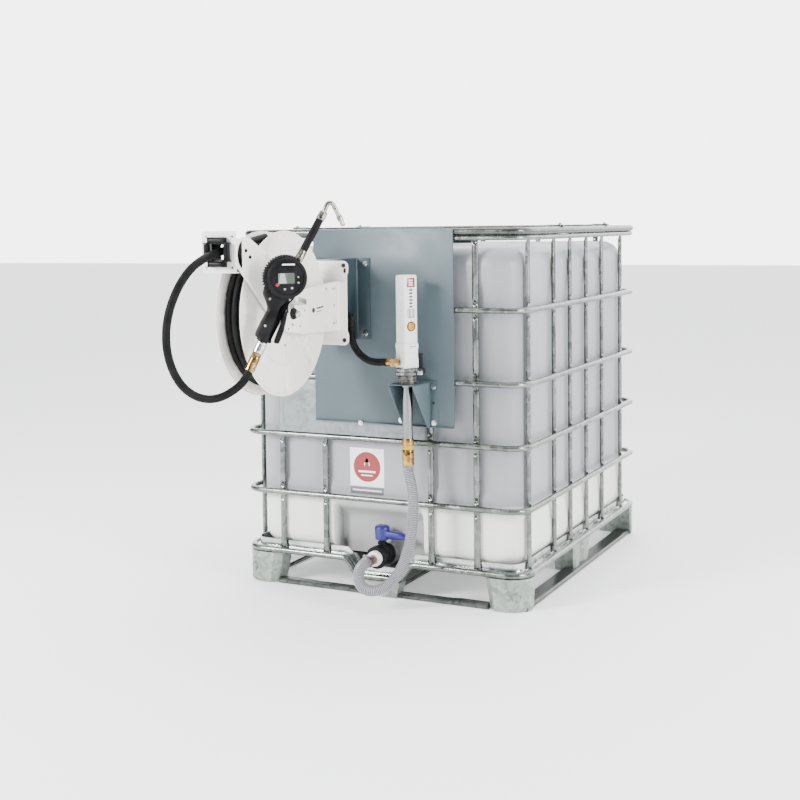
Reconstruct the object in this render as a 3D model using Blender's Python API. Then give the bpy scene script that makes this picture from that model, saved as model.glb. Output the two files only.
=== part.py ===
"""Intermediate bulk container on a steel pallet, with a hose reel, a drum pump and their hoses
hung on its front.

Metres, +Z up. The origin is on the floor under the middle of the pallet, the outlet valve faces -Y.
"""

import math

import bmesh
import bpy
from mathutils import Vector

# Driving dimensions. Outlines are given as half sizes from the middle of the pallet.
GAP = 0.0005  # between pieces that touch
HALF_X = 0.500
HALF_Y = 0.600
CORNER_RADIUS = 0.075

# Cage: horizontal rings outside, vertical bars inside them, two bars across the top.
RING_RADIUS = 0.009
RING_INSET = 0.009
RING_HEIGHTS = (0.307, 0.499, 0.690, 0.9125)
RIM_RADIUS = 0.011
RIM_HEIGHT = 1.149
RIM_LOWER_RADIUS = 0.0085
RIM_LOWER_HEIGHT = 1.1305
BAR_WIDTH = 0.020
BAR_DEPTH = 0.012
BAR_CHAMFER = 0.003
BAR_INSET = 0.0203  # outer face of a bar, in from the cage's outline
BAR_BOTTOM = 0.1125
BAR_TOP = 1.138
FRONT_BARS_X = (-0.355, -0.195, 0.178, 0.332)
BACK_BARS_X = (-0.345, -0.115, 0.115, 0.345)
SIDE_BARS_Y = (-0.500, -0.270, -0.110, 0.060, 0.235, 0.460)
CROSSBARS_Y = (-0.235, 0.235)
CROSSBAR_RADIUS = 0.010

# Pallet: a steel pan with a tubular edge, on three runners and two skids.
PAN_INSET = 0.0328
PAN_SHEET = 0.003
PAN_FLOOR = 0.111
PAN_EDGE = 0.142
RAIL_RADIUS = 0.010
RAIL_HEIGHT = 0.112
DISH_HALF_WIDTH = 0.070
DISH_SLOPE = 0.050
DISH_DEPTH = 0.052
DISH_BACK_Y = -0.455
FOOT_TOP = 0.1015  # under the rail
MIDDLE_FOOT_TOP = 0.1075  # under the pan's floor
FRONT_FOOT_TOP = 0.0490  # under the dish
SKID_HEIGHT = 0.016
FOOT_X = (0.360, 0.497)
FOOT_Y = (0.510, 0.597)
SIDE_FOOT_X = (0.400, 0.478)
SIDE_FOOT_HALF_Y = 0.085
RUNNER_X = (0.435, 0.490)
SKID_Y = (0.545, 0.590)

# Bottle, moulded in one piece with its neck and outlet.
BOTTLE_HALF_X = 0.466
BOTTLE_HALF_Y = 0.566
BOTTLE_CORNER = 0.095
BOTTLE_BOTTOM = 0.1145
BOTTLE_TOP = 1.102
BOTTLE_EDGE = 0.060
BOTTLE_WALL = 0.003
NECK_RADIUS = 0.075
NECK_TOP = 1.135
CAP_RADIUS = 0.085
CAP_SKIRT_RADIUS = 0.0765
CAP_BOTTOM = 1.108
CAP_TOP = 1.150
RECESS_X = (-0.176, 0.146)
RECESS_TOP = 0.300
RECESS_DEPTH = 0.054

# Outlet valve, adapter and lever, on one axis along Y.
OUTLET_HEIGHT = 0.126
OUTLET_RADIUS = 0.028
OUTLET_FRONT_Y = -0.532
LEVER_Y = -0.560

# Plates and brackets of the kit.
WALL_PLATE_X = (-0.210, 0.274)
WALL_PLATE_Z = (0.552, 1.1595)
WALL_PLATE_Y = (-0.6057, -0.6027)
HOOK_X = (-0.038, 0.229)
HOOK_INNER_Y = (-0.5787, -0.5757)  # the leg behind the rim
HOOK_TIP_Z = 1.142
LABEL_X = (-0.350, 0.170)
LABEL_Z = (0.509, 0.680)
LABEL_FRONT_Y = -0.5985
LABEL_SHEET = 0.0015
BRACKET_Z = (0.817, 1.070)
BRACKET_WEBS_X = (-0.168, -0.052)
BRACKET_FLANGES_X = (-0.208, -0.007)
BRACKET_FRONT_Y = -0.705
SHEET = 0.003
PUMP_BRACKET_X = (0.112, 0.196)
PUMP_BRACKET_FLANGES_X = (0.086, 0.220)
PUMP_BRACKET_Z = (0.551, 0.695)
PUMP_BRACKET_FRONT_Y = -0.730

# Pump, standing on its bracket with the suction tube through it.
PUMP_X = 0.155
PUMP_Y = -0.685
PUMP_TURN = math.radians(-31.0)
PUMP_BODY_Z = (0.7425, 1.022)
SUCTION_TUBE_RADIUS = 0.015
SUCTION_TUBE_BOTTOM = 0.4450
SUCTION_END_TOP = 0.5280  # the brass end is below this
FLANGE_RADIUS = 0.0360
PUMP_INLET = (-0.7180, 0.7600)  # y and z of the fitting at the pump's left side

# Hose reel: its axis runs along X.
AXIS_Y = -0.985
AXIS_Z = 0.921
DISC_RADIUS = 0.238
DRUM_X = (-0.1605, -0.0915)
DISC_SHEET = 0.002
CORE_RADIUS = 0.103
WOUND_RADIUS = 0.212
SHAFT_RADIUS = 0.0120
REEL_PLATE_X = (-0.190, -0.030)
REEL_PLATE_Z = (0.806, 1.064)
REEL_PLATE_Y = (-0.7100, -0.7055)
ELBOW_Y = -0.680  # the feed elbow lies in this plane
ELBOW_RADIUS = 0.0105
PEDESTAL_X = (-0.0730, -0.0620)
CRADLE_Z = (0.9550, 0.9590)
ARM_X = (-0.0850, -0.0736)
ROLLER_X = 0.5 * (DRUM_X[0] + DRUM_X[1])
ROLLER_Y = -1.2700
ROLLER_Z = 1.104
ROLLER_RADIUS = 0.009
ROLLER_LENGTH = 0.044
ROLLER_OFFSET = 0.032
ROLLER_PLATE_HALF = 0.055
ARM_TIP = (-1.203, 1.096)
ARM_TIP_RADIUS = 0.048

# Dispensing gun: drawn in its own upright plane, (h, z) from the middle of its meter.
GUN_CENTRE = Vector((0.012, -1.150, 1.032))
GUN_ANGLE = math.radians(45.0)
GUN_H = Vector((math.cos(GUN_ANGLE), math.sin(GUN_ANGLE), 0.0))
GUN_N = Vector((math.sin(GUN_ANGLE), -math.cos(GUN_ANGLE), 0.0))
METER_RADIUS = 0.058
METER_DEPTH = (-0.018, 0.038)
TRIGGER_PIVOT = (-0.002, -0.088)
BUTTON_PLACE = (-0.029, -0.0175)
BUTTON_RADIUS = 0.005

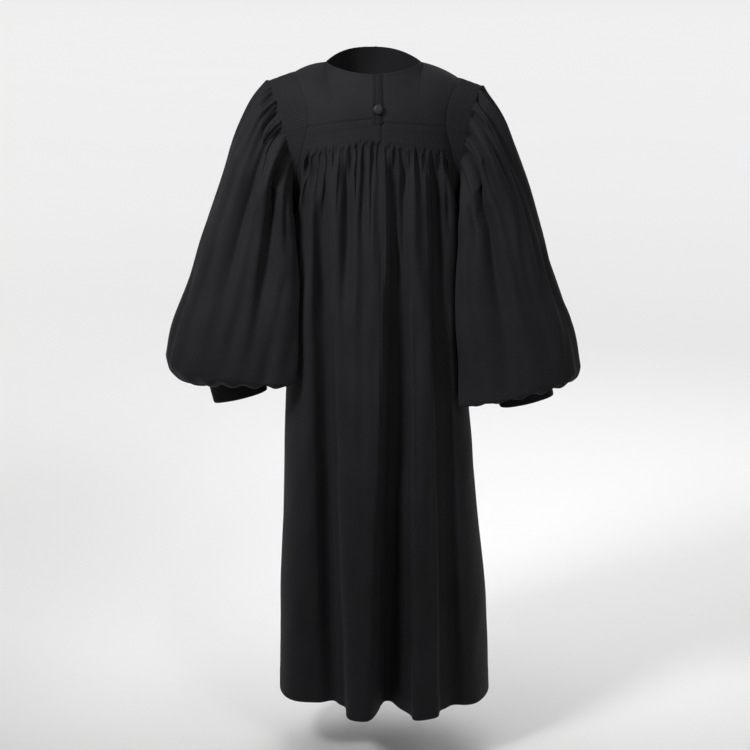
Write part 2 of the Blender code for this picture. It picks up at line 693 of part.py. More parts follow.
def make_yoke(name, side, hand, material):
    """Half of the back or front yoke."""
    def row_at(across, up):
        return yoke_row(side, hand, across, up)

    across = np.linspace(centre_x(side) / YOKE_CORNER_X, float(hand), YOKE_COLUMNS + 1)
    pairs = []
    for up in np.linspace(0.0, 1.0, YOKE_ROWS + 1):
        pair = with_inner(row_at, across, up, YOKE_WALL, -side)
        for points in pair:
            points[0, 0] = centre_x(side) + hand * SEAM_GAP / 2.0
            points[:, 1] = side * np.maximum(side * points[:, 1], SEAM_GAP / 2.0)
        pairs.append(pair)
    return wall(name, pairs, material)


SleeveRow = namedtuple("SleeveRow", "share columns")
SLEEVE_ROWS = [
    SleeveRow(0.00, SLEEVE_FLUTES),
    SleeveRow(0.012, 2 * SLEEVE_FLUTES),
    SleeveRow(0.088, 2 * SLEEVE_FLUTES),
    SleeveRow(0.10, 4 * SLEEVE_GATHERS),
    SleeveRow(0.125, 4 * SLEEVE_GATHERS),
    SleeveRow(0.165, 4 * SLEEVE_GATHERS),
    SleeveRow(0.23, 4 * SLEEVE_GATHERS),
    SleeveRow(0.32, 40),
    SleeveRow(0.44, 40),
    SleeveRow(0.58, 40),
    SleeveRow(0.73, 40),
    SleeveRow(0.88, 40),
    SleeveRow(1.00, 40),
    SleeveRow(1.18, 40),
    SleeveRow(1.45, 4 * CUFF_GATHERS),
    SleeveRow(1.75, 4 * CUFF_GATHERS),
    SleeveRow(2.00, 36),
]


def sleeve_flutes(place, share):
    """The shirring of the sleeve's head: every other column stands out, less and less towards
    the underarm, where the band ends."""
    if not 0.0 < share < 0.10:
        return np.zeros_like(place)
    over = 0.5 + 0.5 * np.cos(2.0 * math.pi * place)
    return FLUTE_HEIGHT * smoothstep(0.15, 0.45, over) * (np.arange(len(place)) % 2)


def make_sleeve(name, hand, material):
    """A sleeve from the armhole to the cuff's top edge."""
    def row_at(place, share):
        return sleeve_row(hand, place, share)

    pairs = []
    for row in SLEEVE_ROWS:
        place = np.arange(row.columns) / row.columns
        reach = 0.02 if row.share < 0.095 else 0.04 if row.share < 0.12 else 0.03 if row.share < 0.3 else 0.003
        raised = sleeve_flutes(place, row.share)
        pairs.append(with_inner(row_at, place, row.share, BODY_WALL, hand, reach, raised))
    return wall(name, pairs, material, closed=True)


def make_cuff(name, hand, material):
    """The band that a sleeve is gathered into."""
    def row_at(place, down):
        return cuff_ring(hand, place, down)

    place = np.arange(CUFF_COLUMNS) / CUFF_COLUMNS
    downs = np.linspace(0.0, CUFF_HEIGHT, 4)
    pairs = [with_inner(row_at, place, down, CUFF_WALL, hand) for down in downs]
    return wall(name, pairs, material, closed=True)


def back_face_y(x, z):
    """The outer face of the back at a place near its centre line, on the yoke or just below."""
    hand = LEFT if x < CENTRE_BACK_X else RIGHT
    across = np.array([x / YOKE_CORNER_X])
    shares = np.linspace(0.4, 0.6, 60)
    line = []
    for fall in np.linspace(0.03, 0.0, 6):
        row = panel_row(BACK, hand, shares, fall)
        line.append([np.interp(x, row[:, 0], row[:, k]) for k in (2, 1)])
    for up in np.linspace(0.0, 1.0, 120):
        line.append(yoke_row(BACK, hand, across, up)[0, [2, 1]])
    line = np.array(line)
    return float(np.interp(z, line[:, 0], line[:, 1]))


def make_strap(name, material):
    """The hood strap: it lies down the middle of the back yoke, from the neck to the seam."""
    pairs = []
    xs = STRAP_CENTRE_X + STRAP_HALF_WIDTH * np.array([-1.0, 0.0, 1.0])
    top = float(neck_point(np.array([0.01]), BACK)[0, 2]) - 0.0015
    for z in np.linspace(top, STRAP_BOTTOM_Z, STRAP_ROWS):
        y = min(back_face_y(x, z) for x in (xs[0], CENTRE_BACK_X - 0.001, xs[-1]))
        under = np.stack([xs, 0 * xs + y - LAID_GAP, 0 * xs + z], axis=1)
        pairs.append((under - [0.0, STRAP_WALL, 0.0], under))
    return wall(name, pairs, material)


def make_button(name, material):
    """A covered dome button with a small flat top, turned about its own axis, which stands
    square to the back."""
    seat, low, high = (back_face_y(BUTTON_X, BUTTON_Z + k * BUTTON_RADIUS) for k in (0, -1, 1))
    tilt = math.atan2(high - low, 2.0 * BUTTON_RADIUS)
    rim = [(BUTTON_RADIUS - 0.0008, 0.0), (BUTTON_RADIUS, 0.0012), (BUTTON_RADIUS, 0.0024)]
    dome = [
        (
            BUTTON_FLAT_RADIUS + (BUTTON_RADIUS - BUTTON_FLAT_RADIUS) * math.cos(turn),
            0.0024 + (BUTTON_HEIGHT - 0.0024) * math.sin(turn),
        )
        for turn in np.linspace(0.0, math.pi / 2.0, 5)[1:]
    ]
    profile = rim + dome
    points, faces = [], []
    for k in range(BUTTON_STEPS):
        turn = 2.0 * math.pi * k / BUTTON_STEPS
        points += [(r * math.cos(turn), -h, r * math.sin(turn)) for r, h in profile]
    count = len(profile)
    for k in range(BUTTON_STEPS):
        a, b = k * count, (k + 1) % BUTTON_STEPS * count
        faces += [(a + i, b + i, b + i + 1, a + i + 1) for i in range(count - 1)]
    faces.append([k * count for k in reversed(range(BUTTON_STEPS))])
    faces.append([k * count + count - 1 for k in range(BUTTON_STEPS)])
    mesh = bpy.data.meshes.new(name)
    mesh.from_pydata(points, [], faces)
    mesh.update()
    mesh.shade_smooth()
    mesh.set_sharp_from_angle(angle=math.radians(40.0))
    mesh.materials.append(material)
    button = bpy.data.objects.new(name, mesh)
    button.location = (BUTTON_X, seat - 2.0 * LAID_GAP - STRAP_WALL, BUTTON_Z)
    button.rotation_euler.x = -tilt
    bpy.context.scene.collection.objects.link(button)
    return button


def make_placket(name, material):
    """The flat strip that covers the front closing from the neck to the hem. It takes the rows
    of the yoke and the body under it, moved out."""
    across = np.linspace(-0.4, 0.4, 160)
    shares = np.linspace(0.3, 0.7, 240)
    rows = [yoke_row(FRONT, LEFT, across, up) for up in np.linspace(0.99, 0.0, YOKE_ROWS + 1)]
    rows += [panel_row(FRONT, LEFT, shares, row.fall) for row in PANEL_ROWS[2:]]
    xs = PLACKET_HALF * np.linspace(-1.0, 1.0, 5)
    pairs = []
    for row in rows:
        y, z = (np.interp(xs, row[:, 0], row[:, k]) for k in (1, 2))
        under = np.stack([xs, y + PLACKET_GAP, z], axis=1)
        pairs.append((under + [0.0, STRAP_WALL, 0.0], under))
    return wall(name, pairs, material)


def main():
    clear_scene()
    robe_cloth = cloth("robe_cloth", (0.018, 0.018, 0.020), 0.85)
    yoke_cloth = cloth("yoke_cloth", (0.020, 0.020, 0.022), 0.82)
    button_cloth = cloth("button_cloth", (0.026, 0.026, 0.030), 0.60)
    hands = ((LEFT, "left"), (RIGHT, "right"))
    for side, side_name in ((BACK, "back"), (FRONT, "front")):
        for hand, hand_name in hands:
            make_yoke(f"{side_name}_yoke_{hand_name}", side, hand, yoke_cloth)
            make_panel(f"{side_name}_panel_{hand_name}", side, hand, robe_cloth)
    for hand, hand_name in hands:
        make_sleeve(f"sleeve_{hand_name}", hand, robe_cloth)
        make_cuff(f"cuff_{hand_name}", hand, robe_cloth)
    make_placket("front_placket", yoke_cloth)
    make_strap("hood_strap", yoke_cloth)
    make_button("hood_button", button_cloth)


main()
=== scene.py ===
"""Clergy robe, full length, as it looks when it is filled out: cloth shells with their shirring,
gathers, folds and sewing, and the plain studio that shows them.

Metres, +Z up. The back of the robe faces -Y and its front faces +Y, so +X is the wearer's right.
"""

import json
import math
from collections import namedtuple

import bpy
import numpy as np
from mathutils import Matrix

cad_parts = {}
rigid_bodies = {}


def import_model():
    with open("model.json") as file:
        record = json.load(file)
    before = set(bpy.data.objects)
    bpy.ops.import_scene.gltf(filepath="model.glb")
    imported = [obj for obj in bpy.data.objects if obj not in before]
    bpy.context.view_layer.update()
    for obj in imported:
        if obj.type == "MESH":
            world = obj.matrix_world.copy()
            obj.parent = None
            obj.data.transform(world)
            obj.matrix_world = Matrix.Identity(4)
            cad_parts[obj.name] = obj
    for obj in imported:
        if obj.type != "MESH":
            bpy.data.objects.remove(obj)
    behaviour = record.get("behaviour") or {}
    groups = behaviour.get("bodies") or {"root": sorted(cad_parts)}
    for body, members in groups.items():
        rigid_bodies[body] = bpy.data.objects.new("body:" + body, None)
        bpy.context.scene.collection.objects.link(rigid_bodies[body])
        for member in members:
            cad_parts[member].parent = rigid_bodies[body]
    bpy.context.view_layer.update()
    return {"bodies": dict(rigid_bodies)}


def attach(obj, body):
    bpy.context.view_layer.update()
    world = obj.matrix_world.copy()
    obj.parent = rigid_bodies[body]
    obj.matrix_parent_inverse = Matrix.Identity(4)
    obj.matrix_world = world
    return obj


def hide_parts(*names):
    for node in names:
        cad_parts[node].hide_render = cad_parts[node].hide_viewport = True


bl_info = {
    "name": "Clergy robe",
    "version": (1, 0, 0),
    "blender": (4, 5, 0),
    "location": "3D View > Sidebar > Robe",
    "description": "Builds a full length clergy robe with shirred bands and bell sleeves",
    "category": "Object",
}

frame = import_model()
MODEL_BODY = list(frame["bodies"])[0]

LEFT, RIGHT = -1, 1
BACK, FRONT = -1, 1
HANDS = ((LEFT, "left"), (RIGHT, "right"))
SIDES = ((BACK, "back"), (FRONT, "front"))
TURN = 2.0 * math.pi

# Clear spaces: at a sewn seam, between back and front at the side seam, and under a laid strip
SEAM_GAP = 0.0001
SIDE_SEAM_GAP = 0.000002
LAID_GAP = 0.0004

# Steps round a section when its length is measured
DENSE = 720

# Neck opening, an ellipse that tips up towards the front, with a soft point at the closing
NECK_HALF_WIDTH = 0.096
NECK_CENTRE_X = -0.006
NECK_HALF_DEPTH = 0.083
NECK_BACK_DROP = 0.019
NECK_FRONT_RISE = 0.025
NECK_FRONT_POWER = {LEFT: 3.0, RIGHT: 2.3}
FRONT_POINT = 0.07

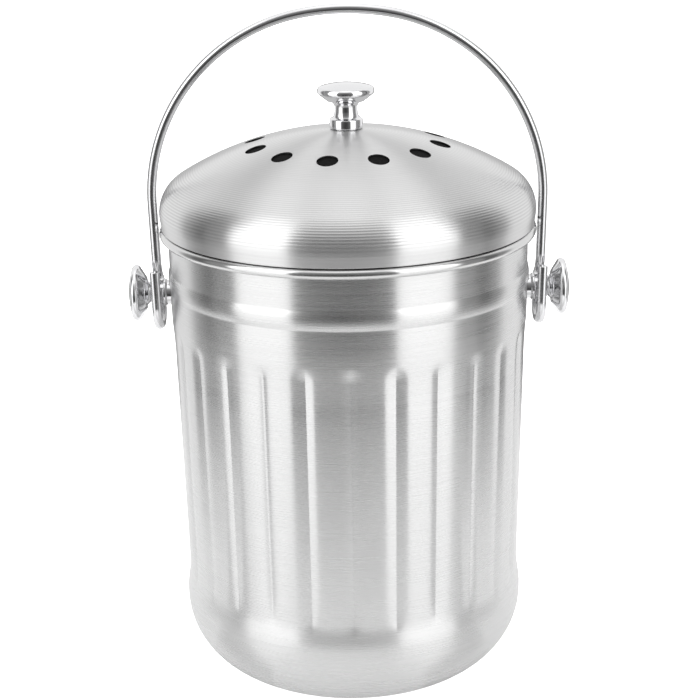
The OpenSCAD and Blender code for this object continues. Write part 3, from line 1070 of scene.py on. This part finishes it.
* * * * * * *
Work required. Go back over the listing above and copy exactly the lines that begin at the line with "pairs.append((under + [0.0, STRAP_WALL, 0.0], under))" and stop after the line with "obj.matrix_world = Matrix.Identity(4)"; leave out every other line.

Answer to the problem.
        pairs.append((under + [0.0, STRAP_WALL, 0.0], under))
    return wall(name, pairs, material)


def main():
    clear_scene()
    robe_cloth = cloth("robe_cloth", (0.018, 0.018, 0.020), 0.85)
    yoke_cloth = cloth("yoke_cloth", (0.020, 0.020, 0.022), 0.82)
    button_cloth = cloth("button_cloth", (0.026, 0.026, 0.030), 0.60)
    hands = ((LEFT, "left"), (RIGHT, "right"))
    for side, side_name in ((BACK, "back"), (FRONT, "front")):
        for hand, hand_name in hands:
            make_yoke(f"{side_name}_yoke_{hand_name}", side, hand, yoke_cloth)
            make_panel(f"{side_name}_panel_{hand_name}", side, hand, robe_cloth)
    for hand, hand_name in hands:
        make_sleeve(f"sleeve_{hand_name}", hand, robe_cloth)
        make_cuff(f"cuff_{hand_name}", hand, robe_cloth)
    make_placket("front_placket", yoke_cloth)
    make_strap("hood_strap", yoke_cloth)
    make_button("hood_button", button_cloth)


main()
=== scene.py ===
"""Clergy robe, full length, as it looks when it is filled out: cloth shells with their shirring,
gathers, folds and sewing, and the plain studio that shows them.

Metres, +Z up. The back of the robe faces -Y and its front faces +Y, so +X is the wearer's right.
"""

import json
import math
from collections import namedtuple

import bpy
import numpy as np
from mathutils import Matrix

cad_parts = {}
rigid_bodies = {}


def import_model():
    with open("model.json") as file:
        record = json.load(file)
    before = set(bpy.data.objects)
    bpy.ops.import_scene.gltf(filepath="model.glb")
    imported = [obj for obj in bpy.data.objects if obj not in before]
    bpy.context.view_layer.update()
    for obj in imported:
        if obj.type == "MESH":
            world = obj.matrix_world.copy()
            obj.parent = None
            obj.data.transform(world)
            obj.matrix_world = Matrix.Identity(4)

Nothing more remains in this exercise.